-------- Data supplied
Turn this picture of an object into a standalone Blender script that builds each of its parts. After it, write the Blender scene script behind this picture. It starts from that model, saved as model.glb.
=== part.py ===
----------------
-------- Data supplied
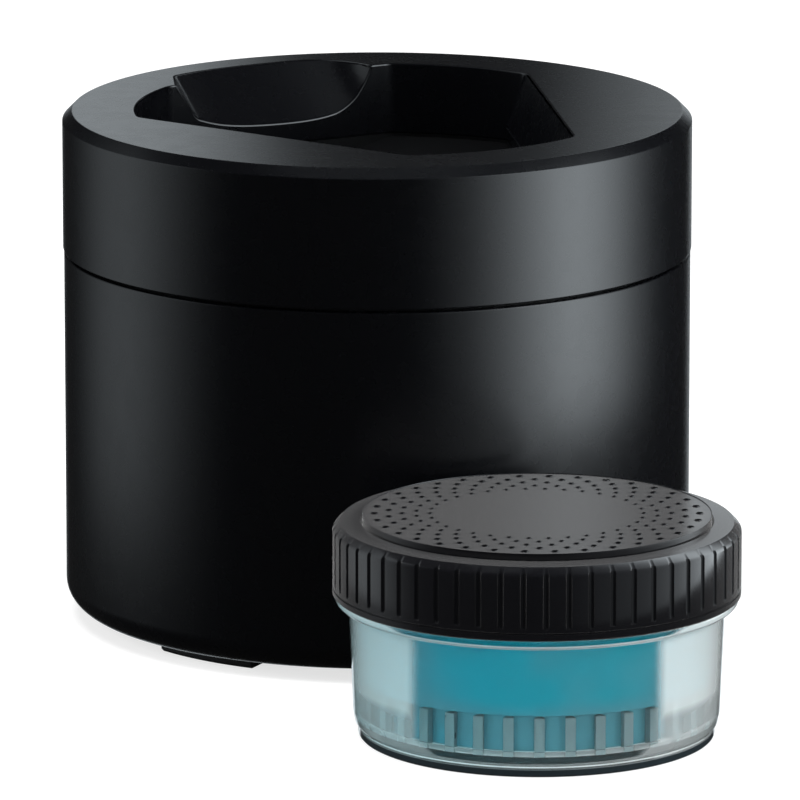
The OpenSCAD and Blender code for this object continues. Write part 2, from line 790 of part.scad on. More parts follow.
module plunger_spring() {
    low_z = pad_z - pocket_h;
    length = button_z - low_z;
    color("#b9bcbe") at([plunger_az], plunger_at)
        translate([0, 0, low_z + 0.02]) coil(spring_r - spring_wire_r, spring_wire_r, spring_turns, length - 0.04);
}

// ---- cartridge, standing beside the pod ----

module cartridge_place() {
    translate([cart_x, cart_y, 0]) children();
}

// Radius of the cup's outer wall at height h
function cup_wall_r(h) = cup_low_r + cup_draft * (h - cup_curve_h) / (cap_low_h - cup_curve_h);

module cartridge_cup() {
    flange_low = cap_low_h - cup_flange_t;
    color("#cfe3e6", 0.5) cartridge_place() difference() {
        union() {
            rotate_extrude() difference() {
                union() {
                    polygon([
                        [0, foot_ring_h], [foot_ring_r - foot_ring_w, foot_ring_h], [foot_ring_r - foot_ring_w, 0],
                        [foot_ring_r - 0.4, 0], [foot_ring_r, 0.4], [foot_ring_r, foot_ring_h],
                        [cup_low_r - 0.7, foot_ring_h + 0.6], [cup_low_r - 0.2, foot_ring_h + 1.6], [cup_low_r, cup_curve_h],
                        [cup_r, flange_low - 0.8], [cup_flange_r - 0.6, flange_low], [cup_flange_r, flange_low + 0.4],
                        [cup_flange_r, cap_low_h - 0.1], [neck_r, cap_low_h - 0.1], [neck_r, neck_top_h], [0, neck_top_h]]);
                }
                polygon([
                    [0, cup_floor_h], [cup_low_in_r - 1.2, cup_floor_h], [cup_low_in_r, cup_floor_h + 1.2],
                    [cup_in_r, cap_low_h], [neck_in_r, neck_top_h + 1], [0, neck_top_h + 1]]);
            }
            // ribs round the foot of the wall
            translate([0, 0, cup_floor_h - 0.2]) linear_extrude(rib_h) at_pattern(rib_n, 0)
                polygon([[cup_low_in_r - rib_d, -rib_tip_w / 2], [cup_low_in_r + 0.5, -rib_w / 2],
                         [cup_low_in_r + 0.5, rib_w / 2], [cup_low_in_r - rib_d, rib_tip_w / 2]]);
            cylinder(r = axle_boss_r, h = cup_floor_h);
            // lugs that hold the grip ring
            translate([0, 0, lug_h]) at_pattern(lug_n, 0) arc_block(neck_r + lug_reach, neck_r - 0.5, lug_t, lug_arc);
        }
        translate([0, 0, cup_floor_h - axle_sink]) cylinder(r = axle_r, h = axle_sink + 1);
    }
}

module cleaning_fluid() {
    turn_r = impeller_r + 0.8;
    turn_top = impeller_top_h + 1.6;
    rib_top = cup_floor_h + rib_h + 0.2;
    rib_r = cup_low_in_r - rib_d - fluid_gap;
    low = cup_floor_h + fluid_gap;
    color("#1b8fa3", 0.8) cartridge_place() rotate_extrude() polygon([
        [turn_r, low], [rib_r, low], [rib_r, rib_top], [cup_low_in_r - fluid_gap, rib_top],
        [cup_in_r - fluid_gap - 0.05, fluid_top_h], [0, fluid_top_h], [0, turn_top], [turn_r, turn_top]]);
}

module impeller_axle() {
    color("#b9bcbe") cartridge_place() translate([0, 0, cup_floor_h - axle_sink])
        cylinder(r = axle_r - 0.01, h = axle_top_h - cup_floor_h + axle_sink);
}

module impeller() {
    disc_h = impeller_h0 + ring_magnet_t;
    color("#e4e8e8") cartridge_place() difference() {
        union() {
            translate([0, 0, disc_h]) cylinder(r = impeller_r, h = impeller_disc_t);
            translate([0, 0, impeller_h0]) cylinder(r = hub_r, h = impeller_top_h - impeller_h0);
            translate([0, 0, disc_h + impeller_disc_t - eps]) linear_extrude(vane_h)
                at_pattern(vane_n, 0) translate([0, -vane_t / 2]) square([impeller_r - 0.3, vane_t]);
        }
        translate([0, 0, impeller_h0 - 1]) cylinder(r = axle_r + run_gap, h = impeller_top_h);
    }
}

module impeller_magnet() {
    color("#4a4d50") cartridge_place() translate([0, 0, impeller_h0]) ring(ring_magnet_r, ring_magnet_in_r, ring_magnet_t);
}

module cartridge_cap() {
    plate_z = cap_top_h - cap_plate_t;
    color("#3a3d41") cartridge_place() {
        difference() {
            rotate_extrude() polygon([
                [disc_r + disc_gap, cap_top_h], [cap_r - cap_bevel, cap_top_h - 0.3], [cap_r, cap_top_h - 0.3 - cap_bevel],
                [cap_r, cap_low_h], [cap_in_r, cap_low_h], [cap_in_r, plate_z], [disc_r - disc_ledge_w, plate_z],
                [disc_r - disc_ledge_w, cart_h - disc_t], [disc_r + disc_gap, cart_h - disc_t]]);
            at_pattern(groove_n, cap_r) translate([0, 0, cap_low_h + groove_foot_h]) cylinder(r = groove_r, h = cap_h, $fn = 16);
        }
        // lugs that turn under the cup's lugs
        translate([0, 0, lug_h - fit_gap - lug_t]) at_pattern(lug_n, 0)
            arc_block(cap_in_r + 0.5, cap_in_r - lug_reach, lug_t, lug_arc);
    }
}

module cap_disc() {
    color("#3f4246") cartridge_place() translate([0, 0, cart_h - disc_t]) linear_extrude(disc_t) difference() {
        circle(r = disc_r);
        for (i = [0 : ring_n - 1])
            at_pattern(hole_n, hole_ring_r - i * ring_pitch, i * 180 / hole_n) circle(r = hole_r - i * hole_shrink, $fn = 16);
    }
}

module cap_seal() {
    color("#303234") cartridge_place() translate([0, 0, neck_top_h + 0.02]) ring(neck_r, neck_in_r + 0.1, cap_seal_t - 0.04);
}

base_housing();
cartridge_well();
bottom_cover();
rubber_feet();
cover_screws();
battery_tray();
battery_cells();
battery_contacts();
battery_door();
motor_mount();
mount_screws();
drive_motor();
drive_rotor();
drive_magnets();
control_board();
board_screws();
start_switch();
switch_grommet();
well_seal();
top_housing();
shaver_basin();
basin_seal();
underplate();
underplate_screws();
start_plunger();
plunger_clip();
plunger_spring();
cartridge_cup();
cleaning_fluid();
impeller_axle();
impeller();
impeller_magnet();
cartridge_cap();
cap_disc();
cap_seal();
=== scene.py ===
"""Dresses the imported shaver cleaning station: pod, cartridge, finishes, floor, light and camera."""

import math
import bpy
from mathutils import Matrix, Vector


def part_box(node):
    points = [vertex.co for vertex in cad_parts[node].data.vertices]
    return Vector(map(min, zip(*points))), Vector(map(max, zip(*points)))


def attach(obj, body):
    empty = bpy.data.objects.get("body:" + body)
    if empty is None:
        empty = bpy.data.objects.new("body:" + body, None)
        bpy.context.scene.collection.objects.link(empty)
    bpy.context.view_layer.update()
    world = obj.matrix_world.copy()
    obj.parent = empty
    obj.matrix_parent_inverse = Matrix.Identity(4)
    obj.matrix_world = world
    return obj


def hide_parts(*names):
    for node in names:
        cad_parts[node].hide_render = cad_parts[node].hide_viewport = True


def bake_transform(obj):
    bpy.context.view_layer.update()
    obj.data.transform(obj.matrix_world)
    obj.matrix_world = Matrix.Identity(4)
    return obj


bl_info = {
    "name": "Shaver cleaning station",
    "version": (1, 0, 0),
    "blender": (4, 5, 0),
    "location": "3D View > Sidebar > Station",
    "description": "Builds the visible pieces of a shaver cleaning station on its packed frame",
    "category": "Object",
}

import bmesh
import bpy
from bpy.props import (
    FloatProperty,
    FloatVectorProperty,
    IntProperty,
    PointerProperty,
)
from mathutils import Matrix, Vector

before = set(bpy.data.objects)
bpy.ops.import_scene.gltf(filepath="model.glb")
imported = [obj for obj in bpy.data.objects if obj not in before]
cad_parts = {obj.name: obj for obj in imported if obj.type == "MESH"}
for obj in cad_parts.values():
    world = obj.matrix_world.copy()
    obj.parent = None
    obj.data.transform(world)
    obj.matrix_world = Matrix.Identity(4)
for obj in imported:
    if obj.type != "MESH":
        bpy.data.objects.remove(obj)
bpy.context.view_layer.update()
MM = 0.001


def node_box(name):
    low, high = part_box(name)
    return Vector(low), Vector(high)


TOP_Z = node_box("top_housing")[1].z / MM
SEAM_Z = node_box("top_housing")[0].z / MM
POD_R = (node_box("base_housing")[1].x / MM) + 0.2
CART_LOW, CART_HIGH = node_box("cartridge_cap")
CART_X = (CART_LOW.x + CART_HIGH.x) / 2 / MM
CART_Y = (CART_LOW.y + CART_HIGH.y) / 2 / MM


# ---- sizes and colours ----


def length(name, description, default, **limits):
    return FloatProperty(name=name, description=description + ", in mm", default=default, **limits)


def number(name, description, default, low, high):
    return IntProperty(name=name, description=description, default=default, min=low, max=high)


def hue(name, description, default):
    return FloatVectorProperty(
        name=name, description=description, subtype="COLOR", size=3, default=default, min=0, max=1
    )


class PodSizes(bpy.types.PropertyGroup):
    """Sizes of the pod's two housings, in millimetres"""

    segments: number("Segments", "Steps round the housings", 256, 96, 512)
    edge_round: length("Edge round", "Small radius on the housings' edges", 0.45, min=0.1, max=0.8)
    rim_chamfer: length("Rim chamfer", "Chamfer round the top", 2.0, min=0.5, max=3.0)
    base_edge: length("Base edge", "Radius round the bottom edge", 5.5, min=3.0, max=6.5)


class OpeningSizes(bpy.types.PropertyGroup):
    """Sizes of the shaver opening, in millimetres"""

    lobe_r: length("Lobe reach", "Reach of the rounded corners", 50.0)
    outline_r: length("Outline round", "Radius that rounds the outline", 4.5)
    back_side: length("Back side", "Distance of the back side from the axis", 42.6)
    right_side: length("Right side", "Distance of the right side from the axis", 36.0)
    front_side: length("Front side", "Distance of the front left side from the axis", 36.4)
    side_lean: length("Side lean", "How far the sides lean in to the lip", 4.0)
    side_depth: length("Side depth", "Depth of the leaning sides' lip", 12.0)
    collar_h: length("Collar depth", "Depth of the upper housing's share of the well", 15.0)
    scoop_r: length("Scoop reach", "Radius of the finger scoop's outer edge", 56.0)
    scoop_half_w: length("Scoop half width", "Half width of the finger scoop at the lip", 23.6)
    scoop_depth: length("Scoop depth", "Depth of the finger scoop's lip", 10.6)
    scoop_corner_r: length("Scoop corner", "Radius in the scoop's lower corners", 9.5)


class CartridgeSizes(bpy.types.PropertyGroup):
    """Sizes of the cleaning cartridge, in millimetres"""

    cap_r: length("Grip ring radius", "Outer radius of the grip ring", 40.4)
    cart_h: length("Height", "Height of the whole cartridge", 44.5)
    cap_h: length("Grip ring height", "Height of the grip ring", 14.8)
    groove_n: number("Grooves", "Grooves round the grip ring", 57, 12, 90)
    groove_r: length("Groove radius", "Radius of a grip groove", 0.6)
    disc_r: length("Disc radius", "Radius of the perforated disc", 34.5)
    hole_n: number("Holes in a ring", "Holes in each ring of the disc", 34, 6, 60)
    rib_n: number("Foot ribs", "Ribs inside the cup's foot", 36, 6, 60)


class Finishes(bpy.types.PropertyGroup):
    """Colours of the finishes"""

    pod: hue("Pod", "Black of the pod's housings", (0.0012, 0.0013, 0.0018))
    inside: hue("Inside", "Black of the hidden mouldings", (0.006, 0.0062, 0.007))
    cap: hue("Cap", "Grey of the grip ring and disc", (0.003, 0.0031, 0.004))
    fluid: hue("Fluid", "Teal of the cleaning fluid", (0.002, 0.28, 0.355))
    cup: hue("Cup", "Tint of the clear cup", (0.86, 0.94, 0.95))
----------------
-------- Data supplied
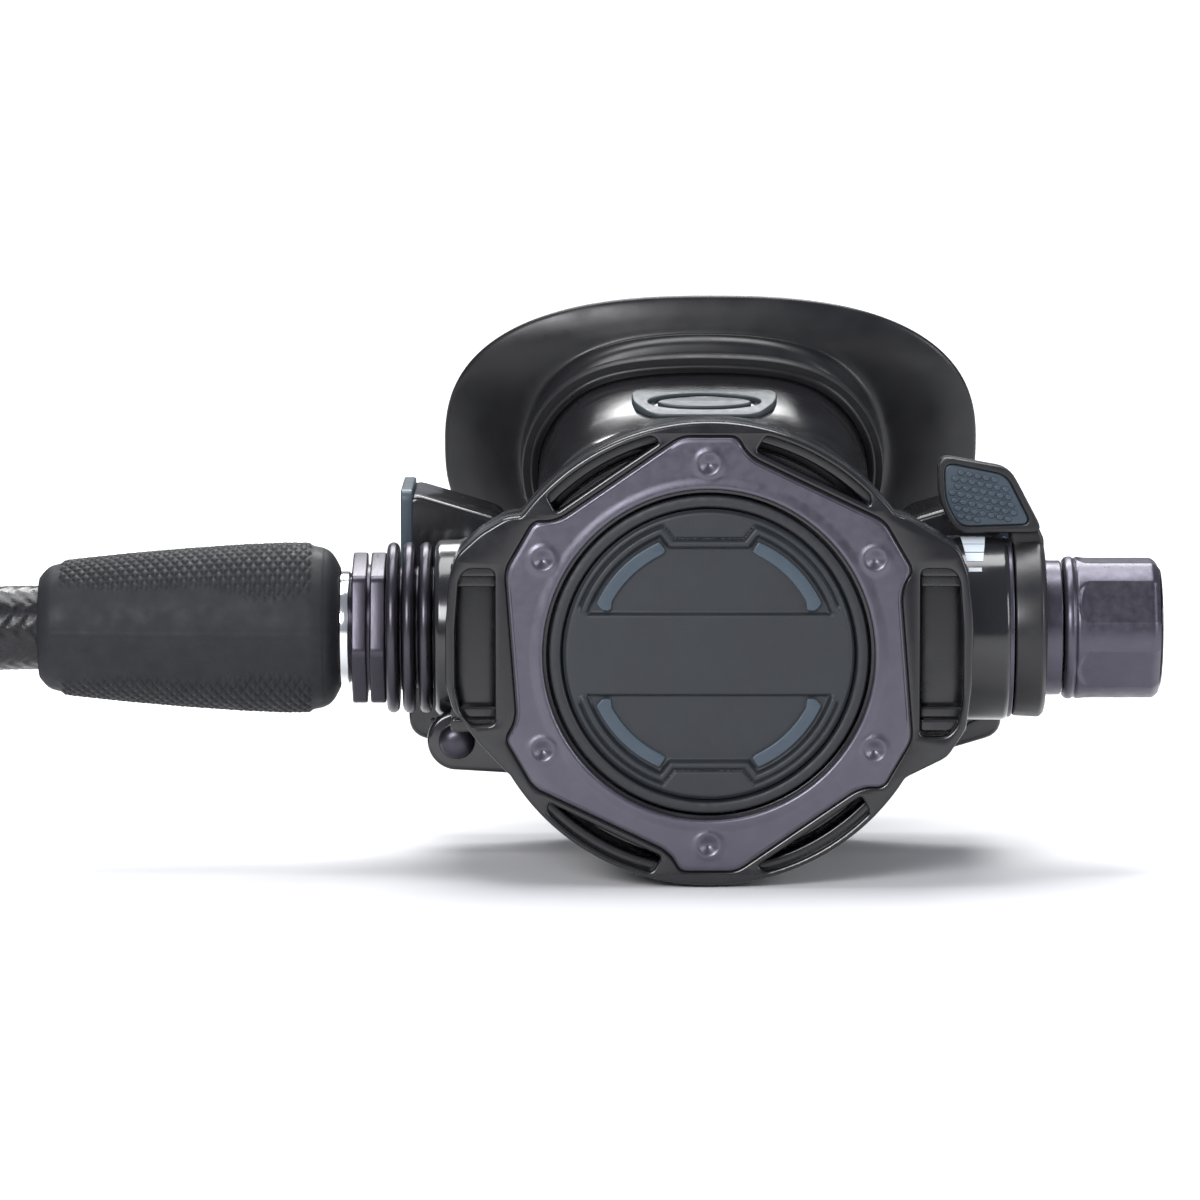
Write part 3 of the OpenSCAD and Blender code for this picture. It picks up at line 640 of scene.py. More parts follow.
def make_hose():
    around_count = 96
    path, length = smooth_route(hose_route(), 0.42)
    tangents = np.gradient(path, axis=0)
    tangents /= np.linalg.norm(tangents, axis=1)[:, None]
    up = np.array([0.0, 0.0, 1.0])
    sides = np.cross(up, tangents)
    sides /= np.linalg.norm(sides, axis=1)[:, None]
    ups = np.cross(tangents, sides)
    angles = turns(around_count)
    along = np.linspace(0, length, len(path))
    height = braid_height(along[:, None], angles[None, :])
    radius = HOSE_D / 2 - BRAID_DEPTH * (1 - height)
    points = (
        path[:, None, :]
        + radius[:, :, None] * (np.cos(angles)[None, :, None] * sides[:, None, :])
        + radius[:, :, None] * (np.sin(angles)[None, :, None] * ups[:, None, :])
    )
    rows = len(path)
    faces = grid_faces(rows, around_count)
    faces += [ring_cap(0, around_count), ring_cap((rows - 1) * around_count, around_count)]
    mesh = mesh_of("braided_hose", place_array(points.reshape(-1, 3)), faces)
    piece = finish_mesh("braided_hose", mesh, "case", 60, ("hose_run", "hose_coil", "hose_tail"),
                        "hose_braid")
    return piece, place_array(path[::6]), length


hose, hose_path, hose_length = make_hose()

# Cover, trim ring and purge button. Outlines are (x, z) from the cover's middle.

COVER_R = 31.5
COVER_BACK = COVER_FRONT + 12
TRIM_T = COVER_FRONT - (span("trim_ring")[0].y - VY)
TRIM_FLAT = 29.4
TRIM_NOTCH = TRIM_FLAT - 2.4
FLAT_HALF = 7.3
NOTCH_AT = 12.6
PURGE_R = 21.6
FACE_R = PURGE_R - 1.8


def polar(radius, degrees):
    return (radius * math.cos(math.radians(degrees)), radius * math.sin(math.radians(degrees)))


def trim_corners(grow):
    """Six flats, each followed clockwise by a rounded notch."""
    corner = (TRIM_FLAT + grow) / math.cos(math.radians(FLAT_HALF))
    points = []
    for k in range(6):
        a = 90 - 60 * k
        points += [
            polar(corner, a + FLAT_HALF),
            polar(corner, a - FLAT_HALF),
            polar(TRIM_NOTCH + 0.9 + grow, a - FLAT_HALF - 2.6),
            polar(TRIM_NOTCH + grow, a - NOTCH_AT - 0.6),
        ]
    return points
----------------
*Set problem:*
Working from the data above, extract solely the lines from the one containing "base_housing();" through the one containing "for node in", exactly as they appear, both included.

*Solved exercise:*
base_housing();
cartridge_well();
bottom_cover();
rubber_feet();
cover_screws();
battery_tray();
battery_cells();
battery_contacts();
battery_door();
motor_mount();
mount_screws();
drive_motor();
drive_rotor();
drive_magnets();
control_board();
board_screws();
start_switch();
switch_grommet();
well_seal();
top_housing();
shaver_basin();
basin_seal();
underplate();
underplate_screws();
start_plunger();
plunger_clip();
plunger_spring();
cartridge_cup();
cleaning_fluid();
impeller_axle();
impeller();
impeller_magnet();
cartridge_cap();
cap_disc();
cap_seal();
=== scene.py ===
"""Dresses the imported shaver cleaning station: pod, cartridge, finishes, floor, light and camera."""

import math
import bpy
from mathutils import Matrix, Vector


def part_box(node):
    points = [vertex.co for vertex in cad_parts[node].data.vertices]
    return Vector(map(min, zip(*points))), Vector(map(max, zip(*points)))


def attach(obj, body):
    empty = bpy.data.objects.get("body:" + body)
    if empty is None:
        empty = bpy.data.objects.new("body:" + body, None)
        bpy.context.scene.collection.objects.link(empty)
    bpy.context.view_layer.update()
    world = obj.matrix_world.copy()
    obj.parent = empty
    obj.matrix_parent_inverse = Matrix.Identity(4)
    obj.matrix_world = world
    return obj


def hide_parts(*names):
    for node in names:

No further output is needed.